What's driving this surge isn't simply Dubai's year-round climate or infrastructure. Rather, it's the deliberate cultivation of community that these organisations have prioritised. Monthly long-run socials attracting 150-plus participants, mid-week cycling meetups on the Al Khawaneej route, and beginner-friendly triathlon camps have transformed solitary pursuits into collective experiences. Many clubs now operate tiered membership structures—from casual leisure participants to competitive athletes—ensuring inclusivity across fitness levels.

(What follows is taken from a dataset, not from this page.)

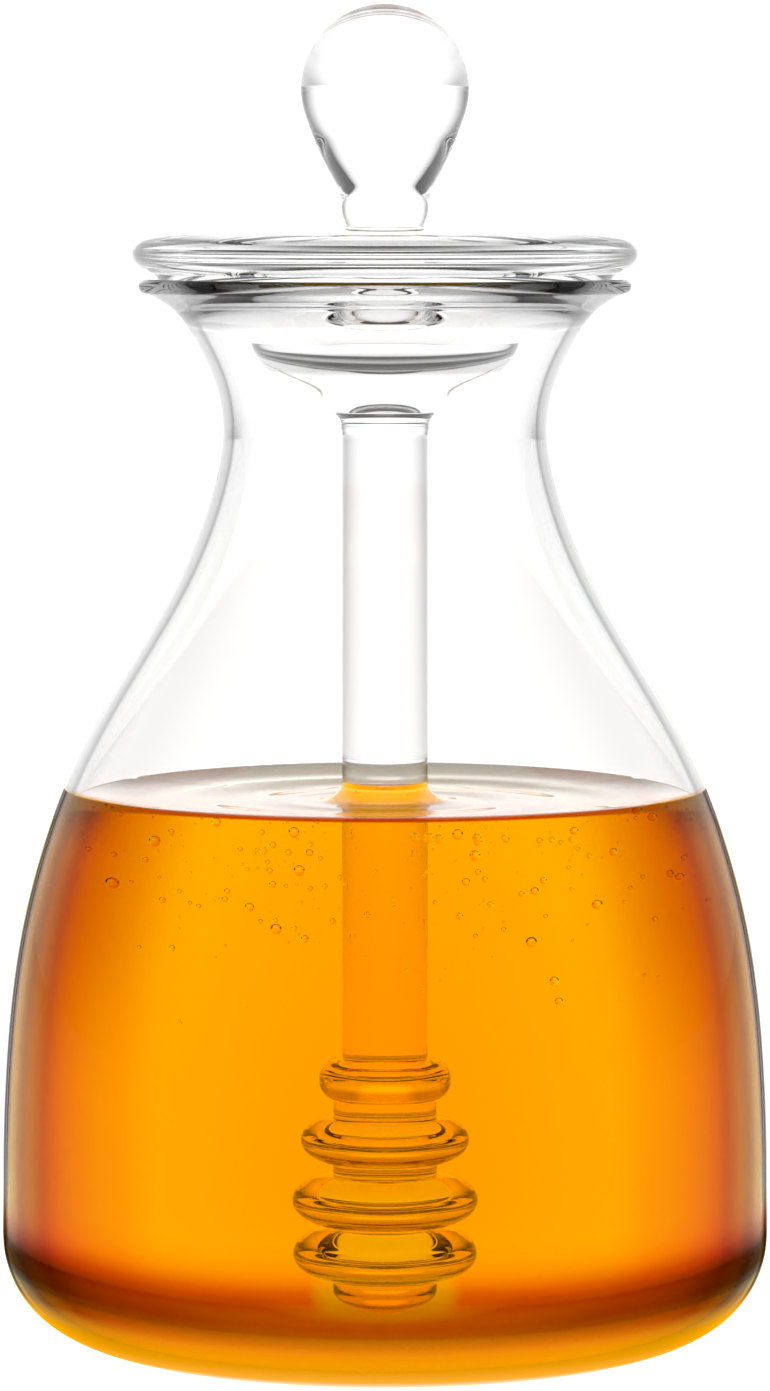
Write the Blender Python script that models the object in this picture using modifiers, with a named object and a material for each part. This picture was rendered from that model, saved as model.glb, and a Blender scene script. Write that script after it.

The financial accessibility has shifted markedly. Annual club memberships now range from AED 150 to AED 450, substantially lower than gym-based alternatives, while training costs remain minimal. This democratisation has attracted a cross-section of Dubai's expatriate and Emirati populations, creating genuinely multicultural cohorts where language barriers dissolve over shared kilometres.
Local businesses have recognised this opportunity, with speciality running stores in Arabian Ranches and triathlon retailers near Dubai Hills Estate integrating themselves into club ecosystems through sponsorships and training discounts. Corporate teams, once novelties, now regularly field 30-person running squads competing in monthly club championships.
Perhaps most significantly, these clubs have become informal support networks addressing the isolation that can characterise life in a sprawling metropolis. Members speak consistently of friendships forged during evening runs, training partnerships that transform daunting endurance goals into achievable milestones, and a sense of belonging that transcends athletic aspiration.
As Dubai continues evolving, its endurance sport clubs represent something increasingly rare in the modern city: spaces where strangers become training partners, where individual achievement celebrates collective effort, and where the finish line matters less than who stands beside you when you cross it.